--- start of EXERCISE INPUT ---

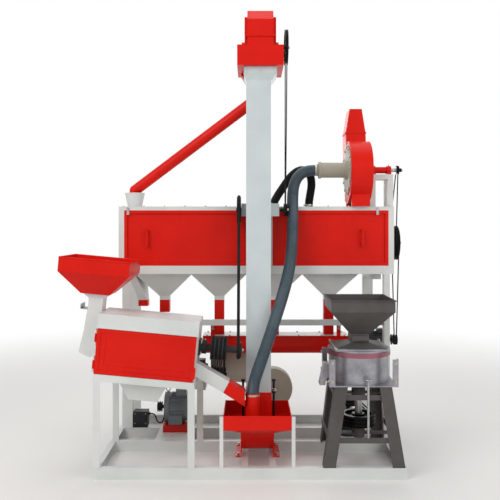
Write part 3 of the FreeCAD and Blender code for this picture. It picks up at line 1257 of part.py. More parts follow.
def mill_hopper():
    """Mill hopper: skirt, cone, square neck and the spread foot on the mill's cover."""
    x, y, w = MILL_X, MILL_Y, MILL_RIM / 2
    knee = MILL_RIM_Z - MILL_SKIRT
    neck = MILL_NECK / 2
    skirt = box(x - w, x + w, y - w, y + w, knee, MILL_RIM_Z)
    lip = box(x - w - 6, x + w + 6, y - w - 6, y + w + 6, MILL_RIM_Z - 5, MILL_RIM_Z)
    skirt = skirt.fuse(lip).cut(box(x - w + 3, x + w - 3, y - w + 3, y + w - 3, knee - 1, MILL_RIM_Z + 1))
    low = (x - neck, x + neck, y - neck, y + neck, 906)
    cone = chute(low, (x - w, x + w, y - w, y + w, knee), 3)
    throat = box(x - neck, x + neck, y - neck, y + neck, 850, 906)
    throat = throat.cut(box(x - neck + 4, x + neck - 4, y - neck + 4, y + neck - 4, 849, 907))
    slot = box(x - neck + 3, x + neck - 3, y - neck - 1, y + neck - 4, 872, 878)
    foot = taper((x - 165, x + 165, y - 165, y + 165, MILL_TOP_Z + GAP),
                 (x - neck, x + neck, y - neck, y + neck, 850))
    foot = foot.cut(taper((x - 150, x + 150, y - 150, y + 150, MILL_TOP_Z),
                          (x - 56, x + 56, y - 56, y + 56, 851)))
    return fuse([skirt, cone, throat.cut(slot), foot])


def mill_gate():
    """Slide in the neck of the mill's hopper."""
    x, y, n = MILL_X, MILL_Y, MILL_NECK / 2
    plate = box(x - n + 4, x + n - 4, y - n - 22, y + n - 5, 873, 877)
    return fuse([plate, box(x - n + 4, x + n - 4, y - n - 25, y - n - 21, 865, 895)])


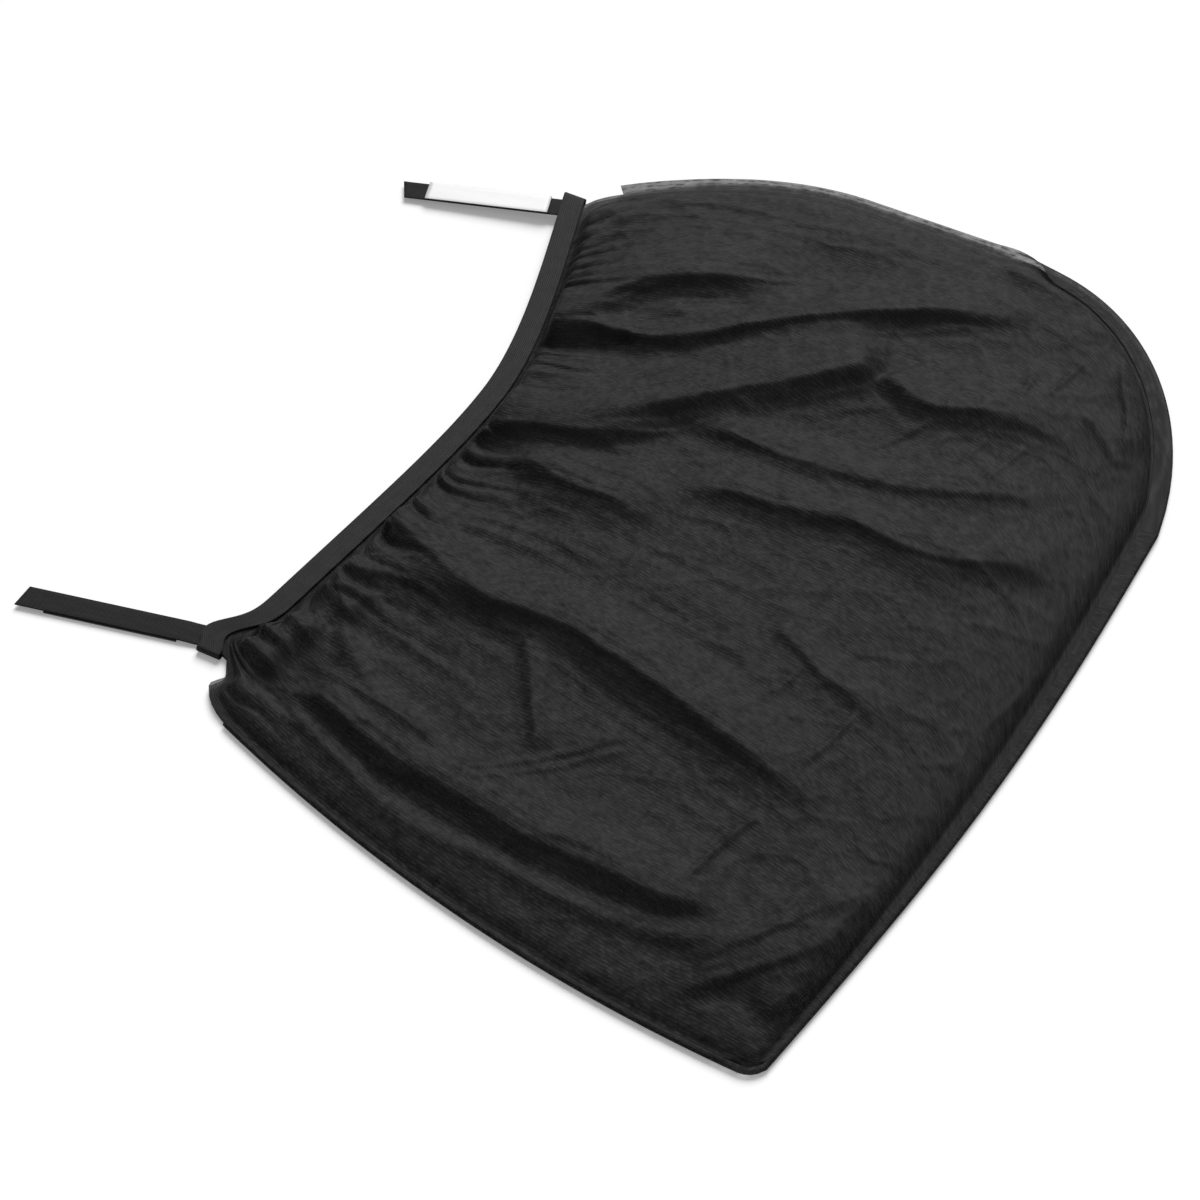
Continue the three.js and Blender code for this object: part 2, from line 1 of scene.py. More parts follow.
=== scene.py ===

--- end of EXERCISE INPUT ---

*REQUIREMENT*
Make an exact copy of every line in the data.

*WRITTEN REPLY*
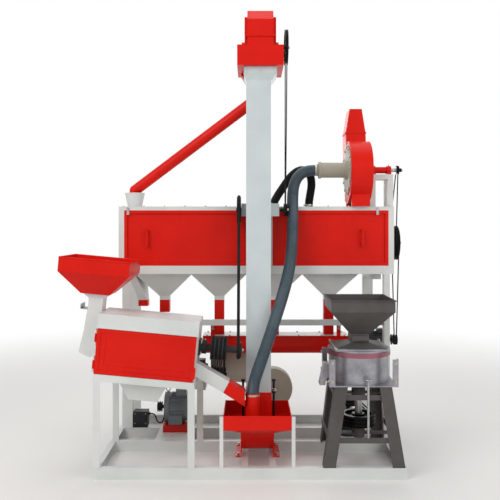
Write part 3 of the FreeCAD and Blender code for this picture. It picks up at line 1257 of part.py. More parts follow.
def mill_hopper():
    """Mill hopper: skirt, cone, square neck and the spread foot on the mill's cover."""
    x, y, w = MILL_X, MILL_Y, MILL_RIM / 2
    knee = MILL_RIM_Z - MILL_SKIRT
    neck = MILL_NECK / 2
    skirt = box(x - w, x + w, y - w, y + w, knee, MILL_RIM_Z)
    lip = box(x - w - 6, x + w + 6, y - w - 6, y + w + 6, MILL_RIM_Z - 5, MILL_RIM_Z)
    skirt = skirt.fuse(lip).cut(box(x - w + 3, x + w - 3, y - w + 3, y + w - 3, knee - 1, MILL_RIM_Z + 1))
    low = (x - neck, x + neck, y - neck, y + neck, 906)
    cone = chute(low, (x - w, x + w, y - w, y + w, knee), 3)
    throat = box(x - neck, x + neck, y - neck, y + neck, 850, 906)
    throat = throat.cut(box(x - neck + 4, x + neck - 4, y - neck + 4, y + neck - 4, 849, 907))
    slot = box(x - neck + 3, x + neck - 3, y - neck - 1, y + neck - 4, 872, 878)
    foot = taper((x - 165, x + 165, y - 165, y + 165, MILL_TOP_Z + GAP),
                 (x - neck, x + neck, y - neck, y + neck, 850))
    foot = foot.cut(taper((x - 150, x + 150, y - 150, y + 150, MILL_TOP_Z),
                          (x - 56, x + 56, y - 56, y + 56, 851)))
    return fuse([skirt, cone, throat.cut(slot), foot])


def mill_gate():
    """Slide in the neck of the mill's hopper."""
    x, y, n = MILL_X, MILL_Y, MILL_NECK / 2
    plate = box(x - n + 4, x + n - 4, y - n - 22, y + n - 5, 873, 877)
    return fuse([plate, box(x - n + 4, x + n - 4, y - n - 25, y - n - 21, 865, 895)])


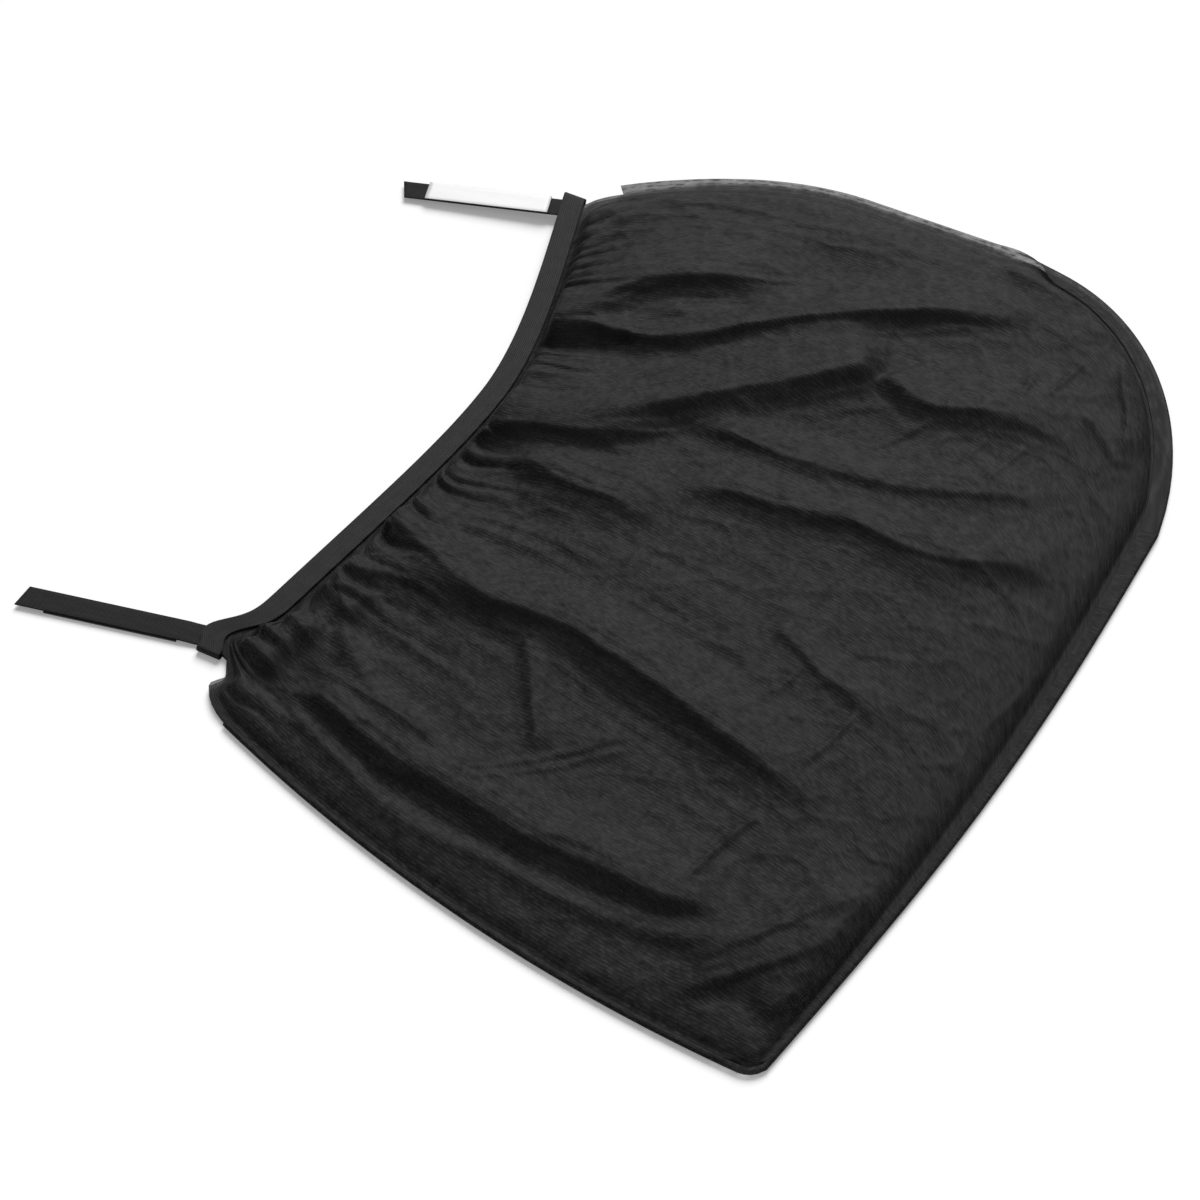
Continue the three.js and Blender code for this object: part 2, from line 1 of scene.py. More parts follow.
=== scene.py ===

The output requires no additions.